No final da segunda semana de maio, houve uma reunião no Ipea (Instituto de Pesquisas Econômicas Aplicadas), em que se discutiu o futuro do plano. Não vou citar o nome da pessoa, mas nesse encontro um economista brilhante de Brasília colocou três verdades. Primeira: a inflação efetivamente caiu e está praticamente domada. Segunda: o Brasil está sendo, como ele disse, a bola da vez. O fluxo de recursos é tão intenso que não há nada com que se preocupar nos próximos anos. Alguns dias depois, aconteceu o desastre da Tailândia. Não sei se essa pessoa continua pensando da mesma forma. Provavelmente sim. Terceira verdade: as reformas estão caminhando muito bem.

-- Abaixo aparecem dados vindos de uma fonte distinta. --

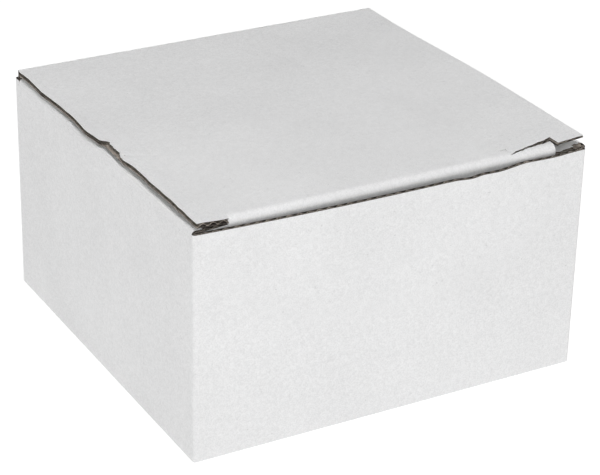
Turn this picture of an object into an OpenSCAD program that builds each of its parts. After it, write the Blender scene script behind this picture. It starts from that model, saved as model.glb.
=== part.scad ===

Confesso que saí dessa reunião um pouco preocupado, porque não estava entendendo como alguém que está muito próximo da realidade pudesse acreditar efetivamente que não há nenhum problema de recursos para o Brasil, que a inflação está totalmente domada (não sei se 6% pode ser considerado inflação civilizada no Brasil, mas estamos longe desse número) e que a situação está resolvida.

Mas o que talvez me angustie mais do que eventuais números desagradáveis seja a sensação de perda de oportunidade que o país está vivendo. Por exemplo, a reforma da previdência, que poderia transformá-la em um grande ativo e trazer um reforço à capitalização de empresas, o chamado capitalismo popular, ainda está presa ao debate sobre uma questão de direitos adquiridos. O governo não consegue fazer a transição entre a chamada previdência tradicional e o modelo que cuida da própria capitalização. Essa troca não precisa passar por nenhuma reforma constitucional. Basta ter habilidade, colocar bons argumentos, e ela poderá ser feita. Ninguém será prejudicado. No entanto, o governo insiste em ferir direitos adquiridos, e então perde. E vai perder sempre.

Outra questão, também ligada a isso, é a privatização. Desde 1992, já no final do governo Collor, o Instituto Atlântico do Rio de Janeiro vem insistindo na idéia de que o Fundo de Garantia, que é um fundo que desapareceu (não sabemos onde andam esses recursos dos trabalhadores), possa ser usado para a privatização*. Essa idéia foi apresentada ao então ministro Fernando Henrique Cardoso, que a considerou extremamente interessante, fantástica, nunca ninguém tinha pensado nisso, etc. Depois da privatização da Vale do Rio Doce, o ministro Antonio Kandir recebeu um trabalho nosso, achou a proposta interessante e disse que ia pensar. Ou seja, depois daquela privatização, que foi talvez uma das mais tumultuadas, o governo descobre (é óbvio que já sabia disso) que poderia ter resolvido toda a situação perante os trabalhadores - não digo perante o corporativismo -, oferecendo algo muito interessante. Daqui para a frente, parece que o governo vai tentar usar recursos do Fundo de Garantia para a privatização. Mas boa parte do filão já passou, e agora as coisas começam a ficar um pouco mais complicadas.

Nota da Redação - Esta palestra foi proferida em 12 de junho de 1997. Nos últimos dias de agosto foi aprovada a utilização parcial do Fundo de Garantia por Tempo de Serviço nos planos de investimento destinados à privatização.